Inside, everything about the Harlequin says quality and attention to detail, from the dovetail-jointed solid pine box (chosen for sound, of course) to the point-to-point hand wiring of the chassis-mounted components. Even the transformers are in-house, custom-designed, hand-wound affairs. In the studio, the Harlequin is an absolute treasure. Stick a smoothish dynamic mic, perhaps a Shure SM57 or a Sennheiser MD421, right up against the grille, or any large-diaphragm condenser about a foot back from the cabinet to let it breathe a bit more, and there's your guitar sound! Humbuckers are full and fruity, single coils a little more wiry with a bit more air, but whatever you put in to it, the character of the instrument and the player's touch still come through.

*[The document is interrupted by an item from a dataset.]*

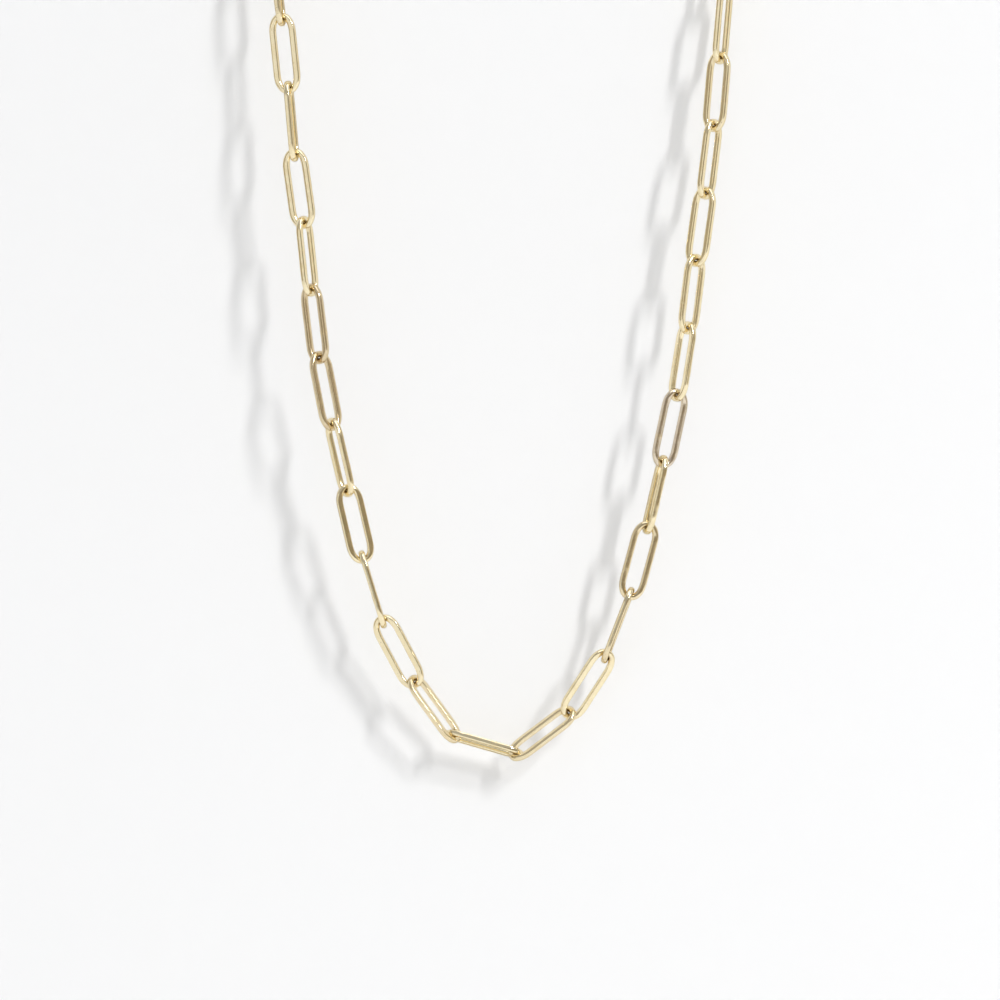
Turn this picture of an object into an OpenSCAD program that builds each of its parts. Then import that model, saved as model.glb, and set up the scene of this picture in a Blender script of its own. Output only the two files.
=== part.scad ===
/* [Links] */
// Outer length of one link
link_len = 12.9; // [12:0.1:15]
// Outer width of one link
link_w = 4.3; // [4:0.1:5.5]
// Thickness of the round wire that the links are bent from
wire_d = 1.0; // [0.7:0.05:1.1]
// Number of links in the whole loop
link_count = 40; // [38:1:44]
// Clearance between two wires that hold each other
wire_gap = 0.1; // [0.06:0.01:0.14]

/* [Jump rings] */
// Thickness of the rings' wire
ring_d = 0.9; // [0.7:0.05:1]
// Free play inside a ring, beside the two wires that it joins
ring_play = 0.5; // [0.3:0.1:1.2]

/* [Clasp] */
// Outer length of the claw, without its eye
claw_len = 9.5; // [8.5:0.1:12]
// Thickness of the claw's round bars
claw_d = 1.4; // [1.1:0.1:1.6]
// Clear width inside the claw's tip
tip_hole = 1.5; // [1.3:0.1:2]
// Clear width inside the claw's heel, before its web
heel_hole = 2.4; // [2.1:0.1:3]
// Thickness of the web that fills the heel
heel_t = 1.0; // [0.6:0.1:1.1]
// Width of the hole in the eye behind the heel
eye_hole = 2.0; // [1.8:0.1:2.6]
// Thickness of the eye's wire
eye_d = 0.9; // [0.7:0.05:1]
// Width of the lever's round thumb tab
tab_w = 2.0; // [1.4:0.1:2.6]
// Thickness of the thumb tab
tab_t = 0.9; // [0.6:0.1:1.1]
// Place of the thumb tab between the tip's bend and the heel's, as a share of the way
tab_place = 0.6; // [0.4:0.05:0.8]

/* [Hidden] */
$fn = 48;
gold = "goldenrod";

// The loop hangs flat in the XZ plane, with its front towards -Y and the clasp level at
// the top. A lean is the direction in which a piece leads on round the loop: 0 is
// straight down, 90 to the right, 180 up, 270 to the left. A roll of 0 shows a piece
// face on, and one of 90 edge on, turned so that its inner bar comes to the front.

// Shown stretch, from the left end down, round the low point and up to the right.
// Each row is one link: [lean, roll, step], where the step is how far the link sits
// in front of the one before it, as a share of the wire.
shown = [
    [7, -80, 0],
    [6, 20, 0],
    [5, -80, 0],
    [8, 24, 0],
    [6, -62, 0],
    [7, 42, 0],
    [11, -42, 0],
    [13, 60, 0],
    [13, -14, 0],
    [17, 90, 0],
    [28, 16, 0],
    [36, -56, 0],
    [74, 74, -0.5],
    [127, -48, 0.7],
    [147, 24, -0.2],
    [159, 84, 0],
    [165, 8, 0],
    [167, -74, 0],
    [168, 26, 0],
    [171, -54, 0],
    [173, 46, 0],
    [172, -38, 0],
    [173, 54, 0],
    [175, -38, 0],
    [175, 62, 0],
];

// The clasp closes the loop: level, and flat on what the necklace hangs on
clasp_lean = 270;
clasp_roll = 90;

// Pieces in their order round the loop: clasp, ring, links, ring
left_links = floor((link_count - len(shown)) / 2);
first_shown = 2 + left_links;
last_shown = first_shown + len(shown) - 1;
last_ring = link_count + 2;
piece_count = last_ring + 1;
pieces = [0 : last_ring];
left_row = shown[0];
right_row = shown[len(shown) - 1];

function two_digits(n) = str(n < 10 ? "0" : "", n);
function piece_name(k) =
    k == 0 ? "clasp" :
    k == 1 ? "jump_ring_left" :
    k == last_ring ? "jump_ring_right" :
    str("link_", two_digits(k - 1));

// Centre line of each kind of piece: its span, and then the bend's radius and the wire
// at its start and at its end
ring_hole = wire_d + max(claw_d, eye_d) + ring_play;
link_bend = (link_w - wire_d) / 2;
ring_bend = (ring_hole + ring_d) / 2;
tip_bend = (tip_hole + claw_d) / 2;
heel_bend = (heel_hole + claw_d) / 2;
eye_bend = (eye_hole + eye_d) / 2;
claw_span = claw_len - claw_d;
clasp_span = claw_span + 2 * eye_bend;
link_line = [link_len - wire_d, link_bend, wire_d, link_bend, wire_d];
ring_line = [2 * ring_bend, ring_bend, ring_d, ring_bend, ring_d];
clasp_line = [clasp_span, tip_bend, claw_d, eye_bend, eye_d];

function line(k) = k == 0 ? clasp_line : k == 1 || k == last_ring ? ring_line : link_line;
function span(k) = line(k)[0];
function start_bend(k) = line(k)[1];
function start_wire(k) = line(k)[2];
function end_bend(k) = line(k)[3];
function end_wire(k) = line(k)[4];
function next(k) = (k + 1) % piece_count;
function touch(k) = (end_wire(k) + start_wire(next(k))) / 2 + wire_gap;

// Directions of a piece
front = [0, -1, 0];
function unit(v) = v / norm(v);
function along(lean) = [sin(lean), 0, -cos(lean)];
function inward(lean) = [cos(lean), 0, sin(lean)];
function across(lean, roll) = cos(roll) * inward(lean) + sin(roll) * front;
function halfway(lean_a, lean_b) = unit(along(lean_a) + along(lean_b));

// Rolls out of sight: a quarter turn at each joint, with an even drift that brings the
// last piece to the roll that it has to meet
quarter = 90;
function folded(angle) = angle - 180 * round(angle / 180);
function turn(from, to, joints) = quarter + folded(to - from - quarter * joints) / joints;
left_turn = turn(clasp_roll, left_row[1], first_shown);
right_turn = turn(right_row[1], clasp_roll, piece_count - last_shown);
function roll(k) =
    k < first_shown ? clasp_roll + k * left_turn :
    k > last_shown ? right_row[1] + (k - last_shown) * right_turn :
    shown[k - first_shown][1];
function step(k) =
    k < first_shown || k > last_shown ? 0 : shown[k - first_shown][2] * wire_d;

// Leans out of sight: each strand runs straight on for its rise, and then bends evenly
// until it meets the level clasp
function pitch(k) = span(k) - touch(k);
function run(from, to) = from > to ? 0 : pitch(from) + run(from + 1, to);
left_run = pitch(0) / 2 + run(1, first_shown - 1);
right_run = pitch(0) / 2 + run(last_shown + 1, last_ring);
function left_way(k) = pitch(0) / 2 + run(1, k - 1) + pitch(k) / 2;
function right_way(k) = run(last_shown + 1, k - 1) + pitch(k) / 2;
function mix(from, to, share) = from + (to - from) * min(max(share, 0), 1);
function lean(k, rises) =
    k == 0 ? clasp_lean :
    k < first_shown ?
        mix(clasp_lean, 360 + left_row[0], left_way(k) / (left_run - rises[0])) :
    k <= last_shown ? shown[k - first_shown][0] :
    mix(right_row[0], clasp_lean, (right_way(k) - rises[1]) / (right_run - rises[1]));

// How much further back a piece has to start so that its bend clears the bend of the
// piece before it, from sampled points of the two centre lines
samples = 33;
bend_reach = 110;
sample_angles = [for (i = [0 : samples - 1]) bend_reach * (2 * i / (samples - 1) - 1)];
function bend_points(apex, radius, way, side) = [
    for (angle = sample_angles)
        apex + radius * ((cos(angle) - 1) * way + sin(angle) * side)
];
function push(apart, way, clear) =
    let (level = apart * way, root = level * level - apart * apart + clear * clear)
    root <= 0 || level > sqrt(root) ? 0 : max(level + sqrt(root), 0);
function slack(k, rises) =
    let (
        n = next(k),
        lean_a = lean(k, rises),
        lean_b = lean(n, rises),
        way = halfway(lean_a, lean_b),
        apex_b = step(n) * front - touch(k) * way,
        a = bend_points([0, 0, 0], end_bend(k), along(lean_a), across(lean_a, roll(k))),
        b = bend_points(apex_b, start_bend(n), -along(lean_b), across(lean_b, roll(n)))
    )
    max([for (p = a) for (q = b) push(q - p, way, touch(k))]);

// From the start of one piece to the start of the next
function advance(k, rises, slacks) =
    let (n = next(k), lean_a = lean(k, rises), lean_b = lean(n, rises))
    span(k) * along(lean_a)
    - (touch(k) + slacks[k]) * halfway(lean_a, lean_b)
    + step(n) * front;

// The two rises that close the loop, by Newton's method
rounds = 8;
nudge = 0.01;
function total(list, i = 0) = i == len(list) ? [0, 0, 0] : list[i] + total(list, i + 1);
function opening(rises, slacks) =
    let (sum = total([for (k = pieces) advance(k, rises, slacks)]))
    [sum[0], sum[2]];
function closed(rises, slacks, left) =
    left == 0 ? rises :
    let (
        off = opening(rises, slacks),
        by_left = (opening(rises + [nudge, 0], slacks) - off) / nudge,
        by_right = (opening(rises + [0, nudge], slacks) - off) / nudge,
        area = by_left[0] * by_right[1] - by_right[0] * by_left[1],
        left_move = (by_right[0] * off[1] - by_right[1] * off[0]) / area,
        right_move = (by_left[1] * off[0] - by_left[0] * off[1]) / area
    )
    closed(rises + [left_move, right_move], slacks, left - 1);
tight = [for (k = pieces) 0];
first_rises = closed([left_run, right_run] / 3, tight, rounds);
slacks = [for (k = pieces) slack(k, first_rises)];
rises = closed(first_rises, slacks, rounds);

// Start of every piece, with the origin on the inner face of the clasp at its middle
clasp_start = [0, 0, claw_d / 2] - clasp_span / 2 * along(clasp_lean);
starts = [
    for (k = 0, p = clasp_start; k < piece_count; p = p + advance(k, rises, slacks), k = k + 1)
        p
];

// Puts a piece that is drawn along +X, with its width along Y, at its place in the loop
module placed(k) {
    u = along(lean(k, rises));
    w = across(lean(k, rises), roll(k));
    n = cross(u, w);
    p = starts[k];
    multmatrix([
        [u[0], w[0], n[0], p[0]],
        [u[1], w[1], n[1], p[1]],
        [u[2], w[2], n[2], p[2]],
        [0, 0, 0, 1]
    ]) children();
}

// Round wire bent through an angle about Z, centred on the +X side
module wire_bend(radius, d, angle) {
    rotate([0, 0, -angle / 2])
        rotate_extrude(angle = angle)
            translate([radius, 0])
                circle(d = d);
}

// Closed loop of round wire from its start apex along +X. Its bars are straight, and
// lean apart when the end bend is wider than the start bend
module wire_loop(span, start_radius, end_radius, d) {
    way = span - start_radius - end_radius;
    splay = asin((end_radius - start_radius) / way);
    start = [start_radius, 0, 0];
    end = [span - end_radius, 0, 0];
    translate(start) rotate([0, 0, 180]) wire_bend(start_radius, d, 180 - 2 * splay);
    translate(end) wire_bend(end_radius, d, 180 + 2 * splay);
    for (side = [-1, 1])
        translate(start)
            rotate([0, 0, side * (90 + splay)])
                translate([start_radius, 0, 0])
                    rotate([side * 90, 0, 0])
                        cylinder(d = d, h = way * cos(splay));
}

module wire_ring(radius, d) {
    translate([radius, 0, 0])
        rotate_extrude()
            translate([radius, 0])
                circle(d = d);
}

module chain_link() {
    color(gold) wire_loop(link_len - wire_d, link_bend, link_bend, wire_d);
}

module jump_ring() {
    color(gold) wire_ring(ring_bend, ring_d);
}

module clasp() {
    heel = claw_span - heel_bend;
    tab = mix(tip_bend, heel, tab_place);
    tab_side = mix(tip_bend, heel_bend, tab_place) + claw_d / 2;
    color(gold) {
        wire_loop(claw_span, tip_bend, heel_bend, claw_d);
        translate([heel, 0, 0]) cylinder(r = heel_bend, h = heel_t, center = true);
        translate([tab, tab_side, 0]) cylinder(d = tab_w, h = tab_t, center = true);
        translate([claw_span, 0, 0]) wire_ring(eye_bend, eye_d);
    }
}

for (k = pieces)
    placed(k) {
            if (k == 0) clasp();
            else if (k == 1 || k == last_ring) jump_ring();
            else chain_link();
        }
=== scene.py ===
import math

import bmesh
import bpy
import numpy as np
from mathutils import Matrix, Vector


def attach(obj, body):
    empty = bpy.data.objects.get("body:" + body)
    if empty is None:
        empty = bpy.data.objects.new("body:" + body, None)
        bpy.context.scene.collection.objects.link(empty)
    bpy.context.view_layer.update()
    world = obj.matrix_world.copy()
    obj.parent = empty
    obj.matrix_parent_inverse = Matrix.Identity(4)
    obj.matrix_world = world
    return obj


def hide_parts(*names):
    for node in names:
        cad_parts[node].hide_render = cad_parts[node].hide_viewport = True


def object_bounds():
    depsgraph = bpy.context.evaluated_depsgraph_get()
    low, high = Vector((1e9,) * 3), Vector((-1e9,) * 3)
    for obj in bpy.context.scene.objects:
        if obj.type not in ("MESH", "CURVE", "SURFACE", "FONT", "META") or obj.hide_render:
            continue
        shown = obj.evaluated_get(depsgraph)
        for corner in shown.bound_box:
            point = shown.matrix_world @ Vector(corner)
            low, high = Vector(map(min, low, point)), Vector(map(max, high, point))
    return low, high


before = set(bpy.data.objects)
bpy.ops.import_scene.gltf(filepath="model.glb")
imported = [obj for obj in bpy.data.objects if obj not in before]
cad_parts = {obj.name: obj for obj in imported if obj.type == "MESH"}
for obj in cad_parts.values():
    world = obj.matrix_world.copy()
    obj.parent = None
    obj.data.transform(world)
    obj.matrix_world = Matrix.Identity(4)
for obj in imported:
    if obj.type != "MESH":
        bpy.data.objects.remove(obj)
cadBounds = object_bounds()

mm = 0.001
print("frame loaded:", len(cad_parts), "CAD pieces")


# Node trees

class Value:  # one output socket; arithmetic on it adds Math nodes to its tree
    def __init__(self, graph, socket):
        self.graph = graph
        self.socket = socket

    def math(self, operation, *others):
        sockets = dict(enumerate((self, *others)))
        made = self.graph.node("ShaderNodeMath", {"operation": operation}, sockets)
        return self.graph.out(made, 0)

    def __add__(self, other):
        return self.math("ADD", other)

    __radd__ = __add__

    def __mul__(self, other):
        return self.math("MULTIPLY", other)

    __rmul__ = __mul__

    def __sub__(self, other):
        return self.math("SUBTRACT", other)

    def __rsub__(self, other):
        return (self * -1.0) + other

    def __truediv__(self, other):
        return self.math("DIVIDE", other)

    def __rtruediv__(self, other):
        return self.math("POWER", -1.0) * other


class Graph:  # makes the nodes of one tree: settings come first, then the sockets' values or links
    def __init__(self, nodeTree):
        self.nodeTree = nodeTree

    def node(self, kind, settings=None, values=None):
        made = self.nodeTree.nodes.new(kind)
        for name, setting in (settings or {}).items():
            setattr(made, name, setting)
        for key, value in (values or {}).items():
            socket = self.pick(made.inputs, key)
            if isinstance(value, Value):
                self.nodeTree.links.new(value.socket, socket)
            else:
                socket.default_value = value
        return made

    def out(self, made, key=0):
        return Value(self, self.pick(made.outputs, key))

    def pick(self, sockets, key):
        if isinstance(key, int):
            return sockets[key]
        return next(s for s in sockets if s.name == key and s.enabled)


# Gold, of the bent wire and of the cast clasp. A band is the two levels between which a mark fades in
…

I can't really say that the Harlequin sounds precisely like anything in particular; it has a character of its own but it is versatile enough to offer anything from a passable Marshall crunch to a ringing blackface Fender, passing through a tight Class A Vox and a singing Boogie lead voice on the way. It's really easy to get the sound in your head onto tape (or hard disk) with this amp, and once it's there, you will find it easy to mix, for there is something about the sound of a real amp and speaker, well-miked, that just sits in a track better than any faked version that I've ever heard.

The Cornford Harlequin recording amplifier is well-conceived and faultlessly executed. Makes you wonder why nobody did it before!